As you may have seen on our social media, our team recently visited Kenya to conduct field research on the remains of Mau Mau detention centres. This work builds upon the archival research and work on digital maps of the ‘Pipeline’ that we’ve previously undertaken. Our work in Kenya was supported by the UCL Centre for Critical Heritage Studies, as well as National Museums Kenya, and of course our Kickstarter backers.
Our aim was to survey the remains of these colonial detention centres and work camps, in the hopes that a study of such sites would illuminate the lives of prisoners (and their captors) during the Mau Mau Emergency, and the technologies of structural violence employed. We wanted to record and preserve this archaeological heritage, ultimately with the aim of improving understanding of Kenya’s colonial history in both Kenya and the UK.
Our four days in the field began in Nyeri County, where six known work camps were located, including Aguthi and Mweru.

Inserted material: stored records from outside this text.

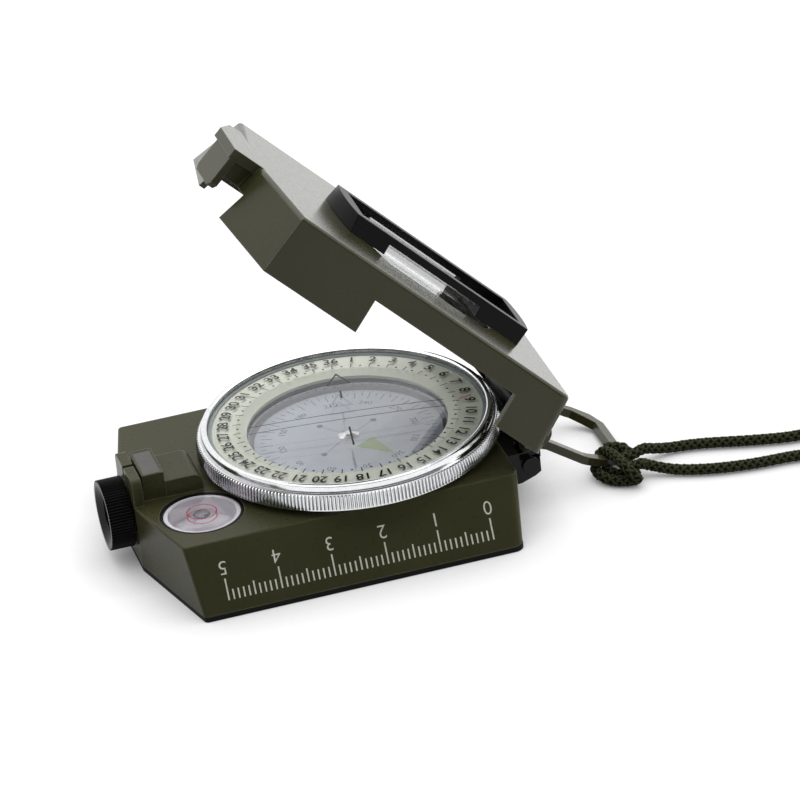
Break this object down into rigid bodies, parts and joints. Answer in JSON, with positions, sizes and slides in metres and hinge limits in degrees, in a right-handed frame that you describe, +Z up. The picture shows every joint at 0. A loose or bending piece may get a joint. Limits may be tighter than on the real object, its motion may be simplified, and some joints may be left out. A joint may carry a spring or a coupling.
{
  "type": "folding sighting compass with inclinometer",
  "caption": "Folding sighting compass in an olive case, with inclinometer disc, knurled bezel, bubble level, lensed eyepiece, hinged sight lid, thumb ring and braided lanyard.",
  "frame": {"origin": "on the dial axis at the underside of the bottom cover, at the mouth of the tripod socket", "axes": "+X from the eyepiece to the hinge, +Y away from the ruler edge, +Z up along the dial axis"},
  "size_m": [0.1676, 0.0643, 0.0786],
  "materials": {
    "olive_paint": "satin",
    "olive_lid": "satin",
    "black_metal": "satin",
    "black_plastic": "matte",
    "black_cover": "matte",
    "bezel_metal": "polished knurled",
    "scale_cream": "printed",
    "dial_crystal": "clear",
    "bowl_plastic": "gloss",
    "bowl_clear": "clear",
    "card_print": "printed",
    "magnet_steel": "bare",
    "cap_metal": "polished",
    "disc_print": "printed",
    "weight_brass": "bare",
    "brass": "turned",
    "steel": "bare",
    "track_metal": "anodised",
    "gasket_rubber": "matte",
    "level_plastic": "gloss",
    "level_fluid": "clear",
    "prism_glass": "clear",
    "lens_glass": "coated",
    "window_glass": "clear",
    "insert_clear": "clear",
    "strip_cream": "luminous",
    "wire_steel": "bare",
    "cord_braid": "braided"
  },
  "bodies": {
    "base": {"base_housing": "olive_paint", "bottom_cover": "black_cover", "cover_screws": "steel", "tripod_bush": "brass", "dial_bowl": "bowl_plastic", "bowl_glass": "bowl_clear", "pivot_post": "steel", "track_ring": "track_metal", "track_screws": "steel", "sight_prism": "prism_glass", "eyepiece_sleeve": "brass", "level_seal": "gasket_rubber", "level_cup": "level_plastic", "level_vial": "level_fluid", "hinge_bracket": "black_metal", "bracket_screws": "black_metal", "bracket_pins": "black_metal", "hinge_pin": "steel", "ring_pin": "steel", "lanyard_strand_upper": "cord_braid", "lanyard_strand_lower": "cord_braid", "lanyard_coil": "cord_braid"},
    "bezel": {"bezel_ring": "bezel_metal", "scale_ring": "scale_cream", "dial_plate": "dial_crystal", "crystal_gasket": "gasket_rubber", "crystal": "dial_crystal"},
    "card": {"compass_card": "card_print", "card_magnet": "magnet_steel", "card_cap": "cap_metal"},
    "clinometer": {"clinometer_disc": "disc_print", "clinometer_weight": "weight_brass"},
    "eyepiece": {"eyepiece_tube": "black_metal", "eyepiece_lens": "lens_glass", "lens_retainer": "black_metal"},
    "knob": {"focus_knob": "black_plastic"},
    "lid": {"lid_shell": "olive_lid", "lid_window": "window_glass", "sight_frame": "black_plastic", "sight_insert": "insert_clear", "luminous_strip": "strip_cream", "sight_wire": "wire_steel", "frame_screws": "steel"},
    "ring": {"thumb_ring": "olive_lid", "lanyard_knot": "cord_braid"}
  },
  "joints": [
    {"name": "lid_hinge", "type": "hinge", "parent": "base", "child": "lid", "pos_m": [0.0321, 0, 0.0142], "axis": [0, 1, 0], "range_deg": [-46, 73.9]},
    {"name": "bezel_spin", "type": "hinge", "parent": "base", "child": "bezel", "pos_m": [0, 0, 0.015], "axis": [0, 0, 1], "continuous": true},
    {"name": "card_swing", "type": "hinge", "parent": "base", "child": "card", "pos_m": [0, 0, 0.0141], "axis": [0, 0, 1], "continuous": true},
    {"name": "clinometer_swing", "type": "hinge", "parent": "base", "child": "clinometer", "pos_m": [0, 0, 0.01025], "axis": [0, 0, 1], "continuous": true},
    {"name": "eyepiece_travel", "type": "slide", "parent": "base", "child": "eyepiece", "axis": [-1, 0, 0], "range_m": [0, 0.002]},
    {"name": "focus_turn", "type": "hinge", "parent": "base", "child": "knob", "pos_m": [-0.045, 0, 0.0091], "axis": [1, 0, 0], "range_deg": [0, 270]},
    {"name": "thumb_ring_swing", "type": "hinge", "parent": "base", "child": "ring", "pos_m": [0.0306, 0, 0.0114], "axis": [0, 1, 0], "range_deg": [-46, 53]}
  ],
  "couplings": [
    {"joint": "focus_turn", "follows": "eyepiece_travel", "rad_per_m": 2356}
  ]
}
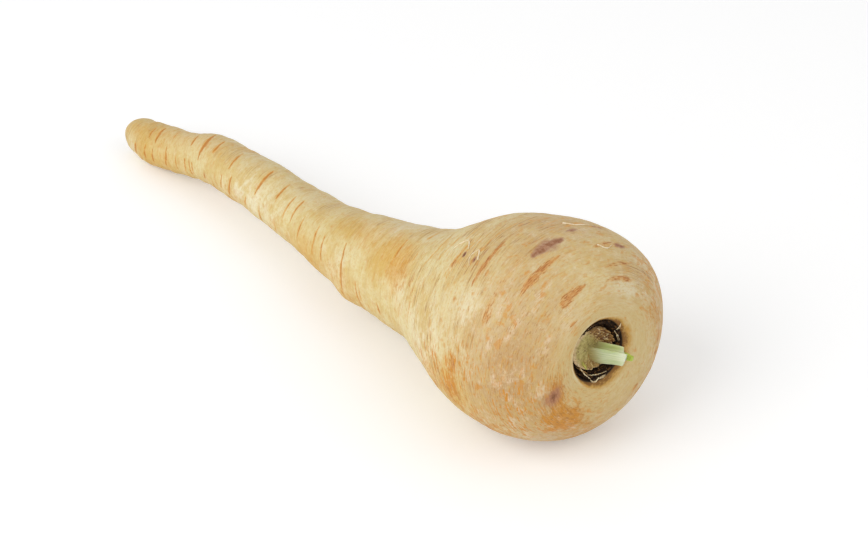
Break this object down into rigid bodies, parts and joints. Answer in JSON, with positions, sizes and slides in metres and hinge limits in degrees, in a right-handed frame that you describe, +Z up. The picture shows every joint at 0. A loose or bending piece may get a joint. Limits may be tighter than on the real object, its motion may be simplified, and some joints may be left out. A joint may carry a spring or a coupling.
{
  "type": "parsnip",
  "caption": "A whole raw parsnip lying on its side: a fat pale taproot that narrows to a long blunt tail, with a cut leaf stalk standing in a soil-lined pit in its crown.",
  "frame": {"origin": "on the surface that the parsnip lies on, under the middle of its bounding box", "axes": "+X along the root from tail to crown, +Z up, +Y completes the right-handed frame"},
  "size_m": [0.2472, 0.0684, 0.0669],
  "materials": {
    "skin": "satin, cream to ochre root skin with brown creases",
    "soil": "matte, dry dark crumbs of soil",
    "sheath": "satin, buff and grey-green fleshy leaf foot",
    "stalk": "satin, pale green ribbed stalk",
    "shoot": "satin, bright green young shoot",
    "bud": "satin, olive bud",
    "scale": "matte, dry brown papery leaf edge",
    "fibre": "matte, straw-coloured dry fibre",
    "rootlet": "matte, thin brown rootlet"
  },
  "bodies": {
    "root": {"root": "skin", "crown_soil": "soil", "stalk_sheath": "sheath", "leaf_stalk": "stalk", "inner_shoot": "shoot", "side_bud": "bud", "dead_scale_1": "scale", "dead_scale_2": "scale", "dead_scale_3": "scale", "dead_scale_4": "scale", "dead_scale_5": "scale", "crown_fibre_1": "fibre", "crown_fibre_2": "fibre", "crown_fibre_3": "fibre", "crown_fibre_4": "fibre", "crown_fibre_5": "fibre", "crown_fibre_6": "fibre", "rootlet_1": "rootlet", "rootlet_2": "rootlet", "rootlet_3": "rootlet", "rootlet_4": "rootlet", "rootlet_5": "rootlet", "rootlet_6": "rootlet"}
  },
  "joints": []
}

To prepare for our research, we met with Anthony Maina of National Museums Kenya, whose knowledge and help guiding the team around Nyeri was invaluable. With Anthony, we visited the Nyeri Museum and the Mau Mau flag site (also see Beth’s blog on her visit to the site with Adam). The museum, housed in a former ‘native law court’, is filled with artefacts of the Emergency, including colonial shields and helmets, bricks produced by detainees in Aguthi Works Camp, and colonial ‘Pass Books’.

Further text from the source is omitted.